## Exercise input
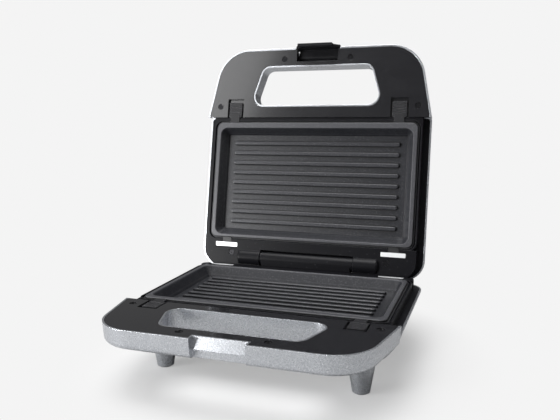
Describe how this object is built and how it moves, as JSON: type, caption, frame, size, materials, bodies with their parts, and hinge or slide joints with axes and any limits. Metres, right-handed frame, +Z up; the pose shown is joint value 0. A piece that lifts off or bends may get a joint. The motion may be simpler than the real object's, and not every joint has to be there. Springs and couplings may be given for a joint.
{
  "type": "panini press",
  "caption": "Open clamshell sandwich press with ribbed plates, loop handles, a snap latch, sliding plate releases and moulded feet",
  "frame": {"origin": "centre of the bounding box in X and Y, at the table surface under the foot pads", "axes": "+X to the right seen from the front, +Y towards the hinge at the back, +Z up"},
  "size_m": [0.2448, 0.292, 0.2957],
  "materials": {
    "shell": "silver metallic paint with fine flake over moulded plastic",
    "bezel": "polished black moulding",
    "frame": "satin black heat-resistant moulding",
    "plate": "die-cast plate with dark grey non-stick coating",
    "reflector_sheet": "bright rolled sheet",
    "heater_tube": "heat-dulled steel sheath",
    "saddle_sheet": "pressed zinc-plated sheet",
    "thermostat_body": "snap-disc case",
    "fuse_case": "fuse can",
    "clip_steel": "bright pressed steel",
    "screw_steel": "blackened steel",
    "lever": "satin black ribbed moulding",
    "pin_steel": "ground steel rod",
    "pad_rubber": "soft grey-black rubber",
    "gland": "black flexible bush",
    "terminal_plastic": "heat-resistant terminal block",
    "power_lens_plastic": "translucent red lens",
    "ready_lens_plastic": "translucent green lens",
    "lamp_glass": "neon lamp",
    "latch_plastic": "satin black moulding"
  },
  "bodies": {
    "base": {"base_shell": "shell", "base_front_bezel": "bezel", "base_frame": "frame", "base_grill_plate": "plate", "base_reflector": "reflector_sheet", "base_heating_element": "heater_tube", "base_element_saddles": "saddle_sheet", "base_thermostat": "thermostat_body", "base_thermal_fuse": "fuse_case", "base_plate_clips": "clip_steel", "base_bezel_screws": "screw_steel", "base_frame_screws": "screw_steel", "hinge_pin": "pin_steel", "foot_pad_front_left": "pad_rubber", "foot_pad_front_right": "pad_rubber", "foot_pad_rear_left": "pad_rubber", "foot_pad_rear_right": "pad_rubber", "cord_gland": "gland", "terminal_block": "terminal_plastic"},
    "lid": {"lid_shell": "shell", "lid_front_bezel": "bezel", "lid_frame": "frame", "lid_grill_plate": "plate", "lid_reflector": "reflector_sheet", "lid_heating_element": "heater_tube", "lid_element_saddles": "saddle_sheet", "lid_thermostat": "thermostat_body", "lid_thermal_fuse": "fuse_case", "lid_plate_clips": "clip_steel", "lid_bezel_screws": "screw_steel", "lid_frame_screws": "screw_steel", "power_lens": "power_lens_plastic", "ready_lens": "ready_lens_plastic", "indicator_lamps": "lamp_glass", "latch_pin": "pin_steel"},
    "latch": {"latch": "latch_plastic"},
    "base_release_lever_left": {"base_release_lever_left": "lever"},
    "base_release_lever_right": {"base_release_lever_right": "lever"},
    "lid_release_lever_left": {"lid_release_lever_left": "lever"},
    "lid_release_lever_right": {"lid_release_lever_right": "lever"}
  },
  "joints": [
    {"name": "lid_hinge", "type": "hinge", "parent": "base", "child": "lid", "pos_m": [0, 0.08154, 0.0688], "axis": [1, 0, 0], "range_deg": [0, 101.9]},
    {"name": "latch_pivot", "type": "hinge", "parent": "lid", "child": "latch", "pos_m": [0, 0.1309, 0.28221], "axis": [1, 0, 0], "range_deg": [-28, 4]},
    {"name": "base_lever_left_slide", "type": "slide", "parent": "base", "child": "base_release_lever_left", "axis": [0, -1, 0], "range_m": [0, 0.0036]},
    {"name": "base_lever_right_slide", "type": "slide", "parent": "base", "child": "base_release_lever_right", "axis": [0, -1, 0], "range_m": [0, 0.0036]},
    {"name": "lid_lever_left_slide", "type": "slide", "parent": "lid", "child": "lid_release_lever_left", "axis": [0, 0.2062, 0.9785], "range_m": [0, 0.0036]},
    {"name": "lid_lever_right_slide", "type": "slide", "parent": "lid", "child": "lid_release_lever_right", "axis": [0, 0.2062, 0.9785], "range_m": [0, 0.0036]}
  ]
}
* * *
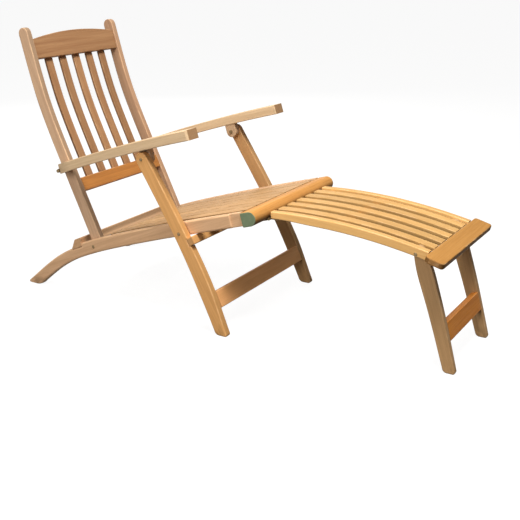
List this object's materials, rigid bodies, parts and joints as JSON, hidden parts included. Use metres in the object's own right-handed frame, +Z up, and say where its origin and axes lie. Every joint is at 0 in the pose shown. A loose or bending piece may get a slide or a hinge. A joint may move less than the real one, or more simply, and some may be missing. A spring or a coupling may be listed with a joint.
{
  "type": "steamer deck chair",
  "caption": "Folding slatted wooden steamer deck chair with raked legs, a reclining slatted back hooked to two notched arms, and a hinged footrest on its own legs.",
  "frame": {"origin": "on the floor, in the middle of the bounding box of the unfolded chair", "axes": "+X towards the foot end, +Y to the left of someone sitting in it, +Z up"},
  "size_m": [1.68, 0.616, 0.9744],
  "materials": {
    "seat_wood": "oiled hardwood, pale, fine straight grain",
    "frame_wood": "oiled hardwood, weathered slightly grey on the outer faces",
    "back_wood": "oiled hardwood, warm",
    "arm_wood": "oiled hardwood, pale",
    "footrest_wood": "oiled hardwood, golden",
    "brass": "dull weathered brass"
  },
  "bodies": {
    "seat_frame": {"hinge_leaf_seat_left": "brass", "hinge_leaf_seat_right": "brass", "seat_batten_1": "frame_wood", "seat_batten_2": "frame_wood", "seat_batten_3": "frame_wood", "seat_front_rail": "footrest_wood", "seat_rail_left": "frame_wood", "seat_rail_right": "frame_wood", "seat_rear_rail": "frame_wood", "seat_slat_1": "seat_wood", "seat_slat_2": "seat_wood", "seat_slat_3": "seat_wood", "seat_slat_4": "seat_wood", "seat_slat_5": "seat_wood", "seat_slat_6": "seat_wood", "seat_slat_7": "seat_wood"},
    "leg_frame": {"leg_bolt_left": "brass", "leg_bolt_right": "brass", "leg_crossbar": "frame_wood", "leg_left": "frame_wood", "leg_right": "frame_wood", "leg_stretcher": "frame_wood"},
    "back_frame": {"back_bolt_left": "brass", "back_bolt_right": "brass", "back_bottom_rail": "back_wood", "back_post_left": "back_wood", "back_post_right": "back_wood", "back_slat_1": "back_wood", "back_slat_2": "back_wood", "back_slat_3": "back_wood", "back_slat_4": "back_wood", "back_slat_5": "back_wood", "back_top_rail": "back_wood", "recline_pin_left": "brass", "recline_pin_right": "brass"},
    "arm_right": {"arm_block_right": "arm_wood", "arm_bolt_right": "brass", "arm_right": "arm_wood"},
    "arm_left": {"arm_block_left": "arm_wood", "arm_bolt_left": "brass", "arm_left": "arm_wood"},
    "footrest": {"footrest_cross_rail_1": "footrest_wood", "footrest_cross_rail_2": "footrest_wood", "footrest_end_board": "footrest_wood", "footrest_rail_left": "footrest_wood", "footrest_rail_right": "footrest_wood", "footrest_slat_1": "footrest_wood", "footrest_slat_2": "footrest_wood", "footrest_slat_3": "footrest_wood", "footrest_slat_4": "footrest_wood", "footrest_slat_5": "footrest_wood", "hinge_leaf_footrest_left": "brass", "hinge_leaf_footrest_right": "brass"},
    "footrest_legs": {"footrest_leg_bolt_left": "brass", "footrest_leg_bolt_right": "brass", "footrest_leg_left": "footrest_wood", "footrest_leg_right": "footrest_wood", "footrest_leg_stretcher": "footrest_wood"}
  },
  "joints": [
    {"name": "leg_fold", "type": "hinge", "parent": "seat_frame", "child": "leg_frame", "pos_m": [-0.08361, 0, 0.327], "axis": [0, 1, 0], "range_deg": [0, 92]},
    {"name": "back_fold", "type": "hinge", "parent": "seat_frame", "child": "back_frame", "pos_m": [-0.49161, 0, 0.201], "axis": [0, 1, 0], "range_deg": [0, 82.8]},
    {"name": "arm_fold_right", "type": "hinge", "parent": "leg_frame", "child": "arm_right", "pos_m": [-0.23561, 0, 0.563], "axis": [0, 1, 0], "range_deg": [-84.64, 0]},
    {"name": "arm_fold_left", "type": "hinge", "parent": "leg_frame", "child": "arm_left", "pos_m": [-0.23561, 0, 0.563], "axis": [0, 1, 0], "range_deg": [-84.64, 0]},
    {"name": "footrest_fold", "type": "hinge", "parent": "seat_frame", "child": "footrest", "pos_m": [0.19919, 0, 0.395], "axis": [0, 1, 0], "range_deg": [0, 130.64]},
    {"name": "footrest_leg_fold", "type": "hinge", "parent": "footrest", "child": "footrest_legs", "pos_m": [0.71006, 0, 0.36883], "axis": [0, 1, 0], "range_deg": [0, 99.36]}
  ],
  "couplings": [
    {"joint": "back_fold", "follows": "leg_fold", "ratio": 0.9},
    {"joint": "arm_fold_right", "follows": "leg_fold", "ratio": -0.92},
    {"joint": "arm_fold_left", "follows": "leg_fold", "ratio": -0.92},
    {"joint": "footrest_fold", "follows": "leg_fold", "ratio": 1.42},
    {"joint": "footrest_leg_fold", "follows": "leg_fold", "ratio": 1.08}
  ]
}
---
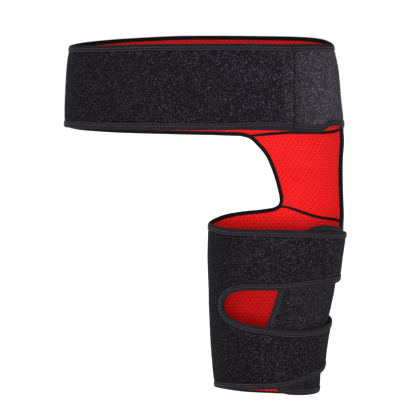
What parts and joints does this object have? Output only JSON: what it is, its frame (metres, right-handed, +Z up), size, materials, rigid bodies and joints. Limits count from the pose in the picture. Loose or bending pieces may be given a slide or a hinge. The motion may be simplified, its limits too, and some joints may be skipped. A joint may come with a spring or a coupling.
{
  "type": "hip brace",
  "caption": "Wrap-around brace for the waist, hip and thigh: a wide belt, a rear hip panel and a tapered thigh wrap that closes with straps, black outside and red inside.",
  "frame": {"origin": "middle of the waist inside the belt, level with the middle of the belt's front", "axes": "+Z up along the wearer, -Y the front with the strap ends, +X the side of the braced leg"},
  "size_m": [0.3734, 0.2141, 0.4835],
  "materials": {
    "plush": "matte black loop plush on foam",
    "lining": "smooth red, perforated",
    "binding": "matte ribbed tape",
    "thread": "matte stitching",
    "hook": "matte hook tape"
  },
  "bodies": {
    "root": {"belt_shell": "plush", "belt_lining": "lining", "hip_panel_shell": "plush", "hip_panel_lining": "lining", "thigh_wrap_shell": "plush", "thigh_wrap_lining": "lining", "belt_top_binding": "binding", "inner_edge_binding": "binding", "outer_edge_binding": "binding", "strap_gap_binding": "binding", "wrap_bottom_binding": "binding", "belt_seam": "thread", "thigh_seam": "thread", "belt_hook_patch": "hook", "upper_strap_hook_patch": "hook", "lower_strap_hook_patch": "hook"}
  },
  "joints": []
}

## Exercise
Read the data above and pull out each line that holds the string "rigid".

## Finished answer
List this object's materials, rigid bodies, parts and joints as JSON, hidden parts included. Use metres in the object's own right-handed frame, +Z up, and say where its origin and axes lie. Every joint is at 0 in the pose shown. A loose or bending piece may get a slide or a hinge. A joint may move less than the real one, or more simply, and some may be missing. A spring or a coupling may be listed with a joint.
What parts and joints does this object have? Output only JSON: what it is, its frame (metres, right-handed, +Z up), size, materials, rigid bodies and joints. Limits count from the pose in the picture. Loose or bending pieces may be given a slide or a hinge. The motion may be simplified, its limits too, and some joints may be skipped. A joint may come with a spring or a coupling.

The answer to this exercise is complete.